AC induction motors are optimal for uni-directional and continuous operation such as a conveyor system. All you need is to plug the motor into an AC power supply and the motor can be easily operated.
The following figure shows the construction of an AC induction motor.
1. Flange Bracket Die cast aluminum bracket with a machined finish, press-fitted into the motor case
2. Stator Comprised of a stator core made from electromagnetic steel plates, a polyester-coated copper coil and insulation film
3. Motor case Die cast aluminum with a machined finish inside
4. Rotor Electromagnetic steel plates with die cast aluminum
5. Output shaft Available in round shaft type and pinion shaft type.

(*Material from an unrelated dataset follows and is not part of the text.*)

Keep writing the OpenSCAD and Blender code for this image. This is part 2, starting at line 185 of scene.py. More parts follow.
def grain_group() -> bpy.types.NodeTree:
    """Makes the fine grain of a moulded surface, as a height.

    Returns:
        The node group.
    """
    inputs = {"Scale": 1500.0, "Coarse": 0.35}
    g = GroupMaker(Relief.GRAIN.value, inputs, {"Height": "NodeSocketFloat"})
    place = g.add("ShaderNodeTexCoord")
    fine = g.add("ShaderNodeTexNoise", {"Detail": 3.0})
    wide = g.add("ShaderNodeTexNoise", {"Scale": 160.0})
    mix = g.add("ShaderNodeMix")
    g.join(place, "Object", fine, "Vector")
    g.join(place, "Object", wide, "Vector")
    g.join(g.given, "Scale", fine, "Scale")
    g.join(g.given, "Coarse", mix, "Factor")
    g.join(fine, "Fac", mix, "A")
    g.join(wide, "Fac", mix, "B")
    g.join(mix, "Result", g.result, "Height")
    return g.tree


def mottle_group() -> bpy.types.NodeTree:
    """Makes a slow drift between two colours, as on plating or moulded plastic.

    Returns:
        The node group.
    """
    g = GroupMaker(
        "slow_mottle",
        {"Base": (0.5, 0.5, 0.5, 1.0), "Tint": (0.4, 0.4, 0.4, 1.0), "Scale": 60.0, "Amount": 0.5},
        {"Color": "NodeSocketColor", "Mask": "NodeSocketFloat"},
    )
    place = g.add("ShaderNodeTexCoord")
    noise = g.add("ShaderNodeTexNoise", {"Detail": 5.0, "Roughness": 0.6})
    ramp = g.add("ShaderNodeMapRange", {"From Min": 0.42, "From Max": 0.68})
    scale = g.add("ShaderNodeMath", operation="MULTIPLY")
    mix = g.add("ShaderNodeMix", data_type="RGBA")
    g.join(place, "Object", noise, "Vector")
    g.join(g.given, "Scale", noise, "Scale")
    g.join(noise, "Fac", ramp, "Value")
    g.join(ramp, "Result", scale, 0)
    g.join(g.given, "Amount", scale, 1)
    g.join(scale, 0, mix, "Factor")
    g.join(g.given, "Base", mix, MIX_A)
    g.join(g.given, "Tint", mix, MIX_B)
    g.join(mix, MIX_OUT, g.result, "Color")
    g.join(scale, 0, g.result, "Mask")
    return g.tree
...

The metal used in the shaft is S45C. Round shaft type has a shaft flat (output power of 25 W 1/30 HP or more), while pinion shaft type undergoes precision gear finishing.
6. Ball bearing
7. Lead wires Lead wires with heat-resistant polyethylene coating
8. Painting Baked finish of acrylic resin or melamine resin
The figure below shows the speed – torque characteristics of induction motors.

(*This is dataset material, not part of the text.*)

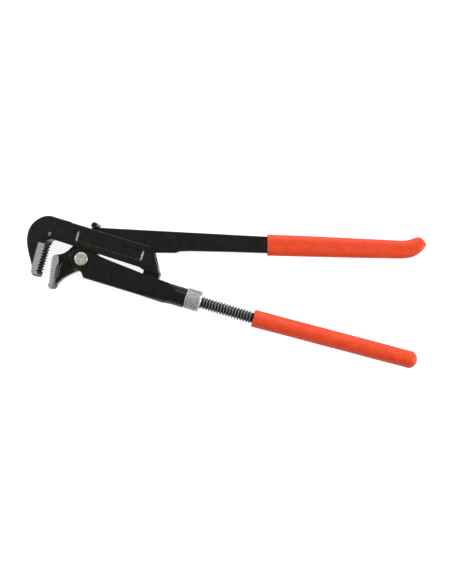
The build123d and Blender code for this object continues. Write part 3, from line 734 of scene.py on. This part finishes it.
stations = [(184.2, 0.9), (184.25, 0.45), (184.5, 0.15), (185.0, 0.0), (186.2, 0.0), (187.0, 0.12)]
stations += [(187.0 + 2.5 * k, 0.12) for k in range(1, 56)]
stations += [(326.0 + 0.56 * k, 0.12) for k in range(30)] + [(342.5, 0.12), (342.78, 0.2)]
built = bmesh.new()
rings = [[built.verts.new(corner) for corner in grip_ring(*station)] for station in stations]
for low, high in zip(rings, rings[1:]):
    for k in range(RING_STEPS):
        n = (k + 1) % RING_STEPS
        built.faces.new((low[k], high[k], high[n], low[n]))
for ring in (rings[0], rings[-1]):
    built.faces.new(ring)
bmesh.ops.recalc_face_normals(built, faces=built.faces)
upper_mesh = bpy.data.meshes.new("dipped_upper_grip")
built.to_mesh(upper_mesh)
built.free()
upper = new_object("dipped_upper_grip", upper_mesh)
finish_piece(upper, "lever", ["upper_grip"], "grip", Matrix.Translation(PIVOT), 60)

for node_name, material_name in (
    ("housing", "sheet"),
    ("hook_jaw", "hook"),
    ("lever", "lever"),
    ("guide_pin", "sheet"),
    ("spindle_bush", "bush"),
    ("nut_snap_ring", "spring"),
    ("spindle_lock_pin", "spring"),
):
    repaint(node_name, material_name)

# ---------------------------------------------------------------- floor, light and camera
VIEW_SHIFT = Vector((-1.72 * MM, 0.19 * MM, 0.0))
VIEW_HEIGHT = 714.0 * MM


def pale_floor():
    mesh = bpy.data.meshes.new("floor")
    half = 3.0
    corners = [(-half, -half, 0), (half, -half, 0), (half, half, 0), (-half, half, 0)]
    mesh.from_pydata(corners, [], [(0, 1, 2, 3)])
    floor = new_object("floor", mesh)
    made, tree, shader, place = new_material("pale_paper")
    grain = tree.noise(place, 40.0, 2.0)
    tree.join(tree.mix(grain, (0.42, 0.42, 0.42, 1), (0.45, 0.45, 0.45, 1)), shader.inputs["Base Color"])
    shader.inputs["Roughness"].default_value = 0.9
    shader.inputs["Specular IOR Level"].default_value = 0.1
    shader.inputs["Emission Color"].default_value = (1, 1, 1, 1)
    shader.inputs["Emission Strength"].default_value = 0.9
    mesh.materials.append(made)
    floor.location.z = cad_low.z - 0.2 * MM


def soft_light(name, place, size, power, aim=(0, 0, 0)):
    light = bpy.data.lights.new(name, "AREA")
    light.shape, light.size, light.size_y = "RECTANGLE", size[0], size[1]
    light.energy = power
    lamp = bpy.data.objects.new(name, light)
    lamp.location = place
    lamp.rotation_euler = (Vector(aim) - Vector(place)).to_track_quat("-Z", "Y").to_euler()
    bpy.context.scene.collection.objects.link(lamp)


pale_floor()
soft_light("far_box", (-0.1, 1.2, 0.8), (1.8, 0.5), 22.0)
soft_light("right_box", (1.2, -0.3, 0.66), (0.45, 0.6), 12.0)
soft_light("left_box", (-1.4, 0.3, 0.68), (0.45, 0.6), 12.0)
soft_light("left_strip", (-1.0, -0.45, 0.12), (0.7, 0.14), 4.0)
soft_light("right_strip", (1.0, -0.1, 0.12), (0.5, 0.14), 2.5)

world = bpy.data.worlds.new("studio")
bpy.context.scene.world = world
world.use_nodes = True
world.node_tree.nodes["Background"].inputs["Color"].default_value = (1, 1, 1, 1)
world.node_tree.nodes["Background"].inputs["Strength"].default_value = 0.16

camera_data = bpy.data.cameras.new("camera")
camera_data.lens, camera_data.sensor_width = 44.0, 36.0
camera = bpy.data.objects.new("camera", camera_data)
camera.location = VIEW_SHIFT + Vector((0, 0, MID + VIEW_HEIGHT))
bpy.context.scene.collection.objects.link(camera)
bpy.context.scene.camera = camera
bpy.context.scene.view_settings.view_transform = "Standard"

bpy.context.view_layer.update()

Under no load, the motor rotates at a speed close to synchronous speed. As the load increases, the motor's speed drops to a level (P) where a balance is achieved between load and motor torque (Tp). If the load is further increased and reaches point M, the motor can generate no greater torque and stops at point R. In other words, the motor can be operated in a stable range between M and O, while the range between R and M is subject to instability.
Induction motors are available in two types: single-phase (capacitor run) and three-phase induction motors. With the single-phase motor, the starting torque is generally smaller than the operating torque, while the three-phase motor features a relatively greater starting torque.
The torque the motor produces changes proportionally to roughly twice the power supply voltage. For example, if 110 V is applied to a motor whose rated voltage is 100 V, the torque produced by the motor increases to approximately 120%. In this case, the motor temperature will rise and may exceed the permissible range. If 90 V is applied to the same motor, the torque produced by the motor decreases to approximately 80%. In this case, the motor may not be able to operate the automated equipment as expected. For the above reasons, the power supply voltage should be kept within ±10% of the rated voltage. Otherwise, when the power supply voltage fluctuates beyond the aforementioned range, the motor temperature may rise beyond the permissible range or the motor torque may drop and thereby make the equipment operation unstable.